Injury time was called as Spurs, who had resorted to diving and ungentlemanly stuff to try to penetrate the City rearguard, flew forward again. A foul is committed and a free kick is awarded. Bale takes ... and it's a yard wide. Styles blows his whistle before the ball can even be retrieved from the crowd and another famous day out with the Tigers is completed. Ramos steps closer to the guillotine, Brown steps closer to freedom of the city.

Again, we found a way of combining our obvious skill and incisiveness up front with dogged fortitude at the back. Geovanni won the game in scoreline terms, but the back four - and especially Turner and Zayatte - were beyond words in their commitment to keeping Tottenham at the bottom. In midfield, the work-rate and flair of Marney was the pick, though Ashbee and Boateng's spoiling and plotting was as effective as you'd expect. Spurs were intricate but profligate, a lack of any kind of ruthless centre forward being as obvious in practice as it seemed on paper to those of us who saw Defoe, Keane and Berbatov allowed to walk away.
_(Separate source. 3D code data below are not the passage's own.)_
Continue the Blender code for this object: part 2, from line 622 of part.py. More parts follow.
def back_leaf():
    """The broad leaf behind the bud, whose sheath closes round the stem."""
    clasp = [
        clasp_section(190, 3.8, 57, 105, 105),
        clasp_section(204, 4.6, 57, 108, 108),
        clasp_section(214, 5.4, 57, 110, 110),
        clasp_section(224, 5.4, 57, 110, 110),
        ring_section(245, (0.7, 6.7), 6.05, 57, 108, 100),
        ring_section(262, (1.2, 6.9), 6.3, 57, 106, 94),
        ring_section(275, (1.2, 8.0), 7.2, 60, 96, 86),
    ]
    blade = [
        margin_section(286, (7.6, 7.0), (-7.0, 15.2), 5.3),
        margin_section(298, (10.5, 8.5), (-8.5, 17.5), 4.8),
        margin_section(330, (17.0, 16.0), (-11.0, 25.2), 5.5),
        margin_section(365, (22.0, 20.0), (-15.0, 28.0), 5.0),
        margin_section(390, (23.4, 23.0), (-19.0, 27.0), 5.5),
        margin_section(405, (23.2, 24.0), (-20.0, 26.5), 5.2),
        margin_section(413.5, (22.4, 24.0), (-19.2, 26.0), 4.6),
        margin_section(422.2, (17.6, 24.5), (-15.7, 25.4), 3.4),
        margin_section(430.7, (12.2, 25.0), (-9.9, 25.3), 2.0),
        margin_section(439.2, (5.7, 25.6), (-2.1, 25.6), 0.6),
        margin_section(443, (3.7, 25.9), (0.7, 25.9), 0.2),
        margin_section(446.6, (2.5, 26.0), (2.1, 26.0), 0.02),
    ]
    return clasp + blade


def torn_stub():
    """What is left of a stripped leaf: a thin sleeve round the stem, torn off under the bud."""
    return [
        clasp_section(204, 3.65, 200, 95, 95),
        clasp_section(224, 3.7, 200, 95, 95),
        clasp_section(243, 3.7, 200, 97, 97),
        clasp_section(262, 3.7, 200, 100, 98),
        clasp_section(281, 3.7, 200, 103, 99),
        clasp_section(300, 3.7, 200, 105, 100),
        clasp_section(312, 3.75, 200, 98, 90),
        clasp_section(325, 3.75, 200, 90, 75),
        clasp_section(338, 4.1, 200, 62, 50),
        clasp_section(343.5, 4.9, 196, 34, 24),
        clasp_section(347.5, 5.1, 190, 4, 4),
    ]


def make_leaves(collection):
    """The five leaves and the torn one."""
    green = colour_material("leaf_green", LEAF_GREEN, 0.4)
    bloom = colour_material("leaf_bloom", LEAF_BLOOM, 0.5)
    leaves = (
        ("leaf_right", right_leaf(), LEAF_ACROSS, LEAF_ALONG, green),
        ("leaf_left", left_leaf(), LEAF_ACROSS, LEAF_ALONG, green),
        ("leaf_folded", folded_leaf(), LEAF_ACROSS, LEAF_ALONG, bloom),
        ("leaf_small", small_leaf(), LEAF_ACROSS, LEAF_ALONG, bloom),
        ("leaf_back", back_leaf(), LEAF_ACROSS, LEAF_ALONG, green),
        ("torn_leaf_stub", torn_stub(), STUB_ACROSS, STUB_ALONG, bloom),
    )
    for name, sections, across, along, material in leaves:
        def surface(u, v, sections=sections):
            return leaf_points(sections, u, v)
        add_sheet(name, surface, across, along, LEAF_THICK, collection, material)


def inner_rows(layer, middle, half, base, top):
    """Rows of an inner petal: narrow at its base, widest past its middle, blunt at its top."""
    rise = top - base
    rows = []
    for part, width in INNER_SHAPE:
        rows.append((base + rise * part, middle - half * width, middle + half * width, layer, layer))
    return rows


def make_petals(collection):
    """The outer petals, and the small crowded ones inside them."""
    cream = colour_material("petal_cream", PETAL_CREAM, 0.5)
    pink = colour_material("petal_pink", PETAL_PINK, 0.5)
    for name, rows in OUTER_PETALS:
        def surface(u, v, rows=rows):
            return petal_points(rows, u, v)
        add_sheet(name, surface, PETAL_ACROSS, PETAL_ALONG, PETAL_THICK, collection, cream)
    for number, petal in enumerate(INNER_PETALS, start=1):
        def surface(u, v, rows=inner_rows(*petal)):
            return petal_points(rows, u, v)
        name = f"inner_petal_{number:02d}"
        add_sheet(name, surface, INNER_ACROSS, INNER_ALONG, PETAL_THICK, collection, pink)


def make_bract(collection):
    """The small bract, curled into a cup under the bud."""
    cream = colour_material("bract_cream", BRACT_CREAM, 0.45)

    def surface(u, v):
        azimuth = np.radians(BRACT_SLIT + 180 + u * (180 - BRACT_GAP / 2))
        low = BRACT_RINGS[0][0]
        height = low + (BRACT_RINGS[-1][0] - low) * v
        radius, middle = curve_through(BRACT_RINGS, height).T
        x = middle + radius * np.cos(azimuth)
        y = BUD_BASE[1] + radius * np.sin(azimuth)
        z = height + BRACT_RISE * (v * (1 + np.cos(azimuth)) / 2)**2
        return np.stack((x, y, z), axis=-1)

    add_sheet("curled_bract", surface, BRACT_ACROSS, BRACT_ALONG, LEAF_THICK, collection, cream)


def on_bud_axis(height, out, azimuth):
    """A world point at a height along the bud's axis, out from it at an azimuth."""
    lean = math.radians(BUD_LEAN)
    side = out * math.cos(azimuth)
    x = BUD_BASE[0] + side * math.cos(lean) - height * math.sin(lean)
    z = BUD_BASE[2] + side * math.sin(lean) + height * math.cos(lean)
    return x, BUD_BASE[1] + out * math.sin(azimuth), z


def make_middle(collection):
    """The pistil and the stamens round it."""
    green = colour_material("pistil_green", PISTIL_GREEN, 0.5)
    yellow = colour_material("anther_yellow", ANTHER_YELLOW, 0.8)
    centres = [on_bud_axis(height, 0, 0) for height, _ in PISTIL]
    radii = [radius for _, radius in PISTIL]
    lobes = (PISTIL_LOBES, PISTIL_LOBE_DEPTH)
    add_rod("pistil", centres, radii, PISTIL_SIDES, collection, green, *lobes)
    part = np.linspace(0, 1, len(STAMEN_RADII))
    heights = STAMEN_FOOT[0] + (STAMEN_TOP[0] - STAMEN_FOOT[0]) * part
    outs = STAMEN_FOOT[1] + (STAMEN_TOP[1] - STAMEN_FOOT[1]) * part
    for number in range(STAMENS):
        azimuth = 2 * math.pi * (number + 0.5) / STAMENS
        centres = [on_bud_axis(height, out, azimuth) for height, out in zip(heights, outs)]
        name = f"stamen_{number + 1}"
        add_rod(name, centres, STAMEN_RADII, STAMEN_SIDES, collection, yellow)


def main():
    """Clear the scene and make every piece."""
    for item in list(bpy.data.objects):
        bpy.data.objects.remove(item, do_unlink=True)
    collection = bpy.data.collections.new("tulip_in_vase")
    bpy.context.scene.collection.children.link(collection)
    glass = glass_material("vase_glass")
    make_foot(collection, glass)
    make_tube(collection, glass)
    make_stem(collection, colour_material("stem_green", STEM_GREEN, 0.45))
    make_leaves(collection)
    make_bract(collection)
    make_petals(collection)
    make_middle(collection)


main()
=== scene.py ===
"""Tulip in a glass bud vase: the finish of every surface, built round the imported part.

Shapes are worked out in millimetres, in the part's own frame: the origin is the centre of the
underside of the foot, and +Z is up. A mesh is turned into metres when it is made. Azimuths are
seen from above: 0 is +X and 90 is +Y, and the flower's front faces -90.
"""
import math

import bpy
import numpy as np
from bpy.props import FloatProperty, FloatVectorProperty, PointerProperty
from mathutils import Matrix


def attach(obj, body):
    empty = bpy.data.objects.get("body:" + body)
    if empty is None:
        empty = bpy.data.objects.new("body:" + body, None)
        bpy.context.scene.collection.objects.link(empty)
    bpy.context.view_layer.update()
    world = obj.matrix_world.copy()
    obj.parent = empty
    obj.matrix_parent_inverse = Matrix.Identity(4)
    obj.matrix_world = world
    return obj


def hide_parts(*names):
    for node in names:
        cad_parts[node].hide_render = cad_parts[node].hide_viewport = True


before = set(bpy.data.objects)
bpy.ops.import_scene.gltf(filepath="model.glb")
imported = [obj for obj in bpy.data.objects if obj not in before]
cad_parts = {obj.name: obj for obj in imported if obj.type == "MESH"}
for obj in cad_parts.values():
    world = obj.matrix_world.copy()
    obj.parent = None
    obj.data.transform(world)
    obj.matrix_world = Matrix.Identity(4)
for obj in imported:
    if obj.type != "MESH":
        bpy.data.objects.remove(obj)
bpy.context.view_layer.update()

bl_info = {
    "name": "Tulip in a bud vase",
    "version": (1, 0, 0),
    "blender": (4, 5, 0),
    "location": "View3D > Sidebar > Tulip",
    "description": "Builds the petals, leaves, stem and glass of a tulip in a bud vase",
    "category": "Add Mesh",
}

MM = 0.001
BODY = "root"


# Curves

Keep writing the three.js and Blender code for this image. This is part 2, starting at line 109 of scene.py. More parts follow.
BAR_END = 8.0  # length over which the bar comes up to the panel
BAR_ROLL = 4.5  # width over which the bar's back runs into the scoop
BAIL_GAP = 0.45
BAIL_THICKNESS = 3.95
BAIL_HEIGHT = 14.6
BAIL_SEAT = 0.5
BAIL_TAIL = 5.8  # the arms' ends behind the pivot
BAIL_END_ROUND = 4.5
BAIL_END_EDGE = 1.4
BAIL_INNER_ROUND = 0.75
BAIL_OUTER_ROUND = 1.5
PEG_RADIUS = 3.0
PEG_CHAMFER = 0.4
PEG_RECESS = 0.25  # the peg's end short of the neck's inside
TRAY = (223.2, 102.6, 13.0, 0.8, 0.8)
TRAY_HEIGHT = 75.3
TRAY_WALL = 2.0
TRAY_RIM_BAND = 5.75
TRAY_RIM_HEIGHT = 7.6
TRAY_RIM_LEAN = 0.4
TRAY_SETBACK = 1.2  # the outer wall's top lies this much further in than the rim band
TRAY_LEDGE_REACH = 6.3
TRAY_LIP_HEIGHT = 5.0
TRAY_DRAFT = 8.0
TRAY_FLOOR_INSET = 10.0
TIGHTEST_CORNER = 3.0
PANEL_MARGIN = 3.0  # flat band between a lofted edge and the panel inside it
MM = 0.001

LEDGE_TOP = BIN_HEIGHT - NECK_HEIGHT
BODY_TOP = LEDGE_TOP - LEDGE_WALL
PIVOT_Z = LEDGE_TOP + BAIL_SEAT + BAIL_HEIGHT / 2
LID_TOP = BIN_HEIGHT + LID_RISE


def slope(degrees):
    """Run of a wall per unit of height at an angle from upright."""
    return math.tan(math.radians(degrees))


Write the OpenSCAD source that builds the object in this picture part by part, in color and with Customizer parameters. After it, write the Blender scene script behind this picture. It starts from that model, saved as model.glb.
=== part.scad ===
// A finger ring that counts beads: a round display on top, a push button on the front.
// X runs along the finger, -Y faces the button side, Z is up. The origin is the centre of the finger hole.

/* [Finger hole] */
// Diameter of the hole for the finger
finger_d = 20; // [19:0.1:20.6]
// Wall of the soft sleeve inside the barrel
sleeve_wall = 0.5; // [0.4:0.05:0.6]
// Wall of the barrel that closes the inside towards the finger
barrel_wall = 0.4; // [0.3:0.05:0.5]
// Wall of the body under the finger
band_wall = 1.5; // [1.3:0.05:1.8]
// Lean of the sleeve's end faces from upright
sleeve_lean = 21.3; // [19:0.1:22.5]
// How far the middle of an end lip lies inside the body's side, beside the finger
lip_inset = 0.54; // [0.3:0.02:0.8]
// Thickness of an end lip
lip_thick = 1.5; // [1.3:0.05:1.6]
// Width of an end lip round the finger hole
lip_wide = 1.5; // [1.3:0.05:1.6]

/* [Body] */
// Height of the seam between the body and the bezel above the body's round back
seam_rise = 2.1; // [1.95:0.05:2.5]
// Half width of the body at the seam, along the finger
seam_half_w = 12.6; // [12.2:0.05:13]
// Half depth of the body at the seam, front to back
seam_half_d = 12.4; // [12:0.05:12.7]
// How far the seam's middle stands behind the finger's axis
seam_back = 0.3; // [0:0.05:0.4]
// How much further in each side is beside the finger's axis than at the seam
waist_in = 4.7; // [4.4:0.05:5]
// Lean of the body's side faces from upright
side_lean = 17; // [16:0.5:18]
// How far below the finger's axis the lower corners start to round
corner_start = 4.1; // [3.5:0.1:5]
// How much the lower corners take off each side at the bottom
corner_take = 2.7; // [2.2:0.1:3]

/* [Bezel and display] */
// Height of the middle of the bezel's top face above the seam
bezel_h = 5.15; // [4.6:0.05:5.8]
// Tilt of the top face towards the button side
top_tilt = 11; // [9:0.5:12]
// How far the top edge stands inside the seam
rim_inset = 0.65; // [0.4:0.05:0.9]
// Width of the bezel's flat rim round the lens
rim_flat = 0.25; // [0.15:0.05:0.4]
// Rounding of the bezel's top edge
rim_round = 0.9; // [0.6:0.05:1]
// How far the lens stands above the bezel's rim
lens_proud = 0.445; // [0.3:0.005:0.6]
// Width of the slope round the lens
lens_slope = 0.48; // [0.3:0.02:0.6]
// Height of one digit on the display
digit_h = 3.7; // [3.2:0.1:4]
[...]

Ten points from four games, which were against Newcastle, Everton, Arsenal and Tottenham. Most would have predicted a fat zero for those four games. Another away win - still unbeaten on our travels - and a first, crucial clean sheet of the season too. Only Chelsea and Liverpool are above us in the table. Maybe it won't stay that way. Maybe we'll end up above them too.

No, all Tiger feet are on the ground - but I'm glad the chairman and manager aren't asking the fans to stay close to the earth's crust too. This is beyond the wildest of wild dreams.

Tottenham: Gomes, Gunter (Bentley 55), Corluka, Woodgate, Bale, Lennon (Giovani 74), Jenas, Zokora, Modric, Pavlyuchenko (Bent 35), Campbell. Subs not used: Cesar, Dawson, O'Hara, Assou-Ekotto.

Hull: Myhill, McShane, Turner, Zayatte, Dawson, Marney, Ashbee, Boateng, Geovanni (Halmosi 71), King (Folan 81), Cousin (Mendy 60). Subs not used: Hughes, Duke, Garcia, Ricketts.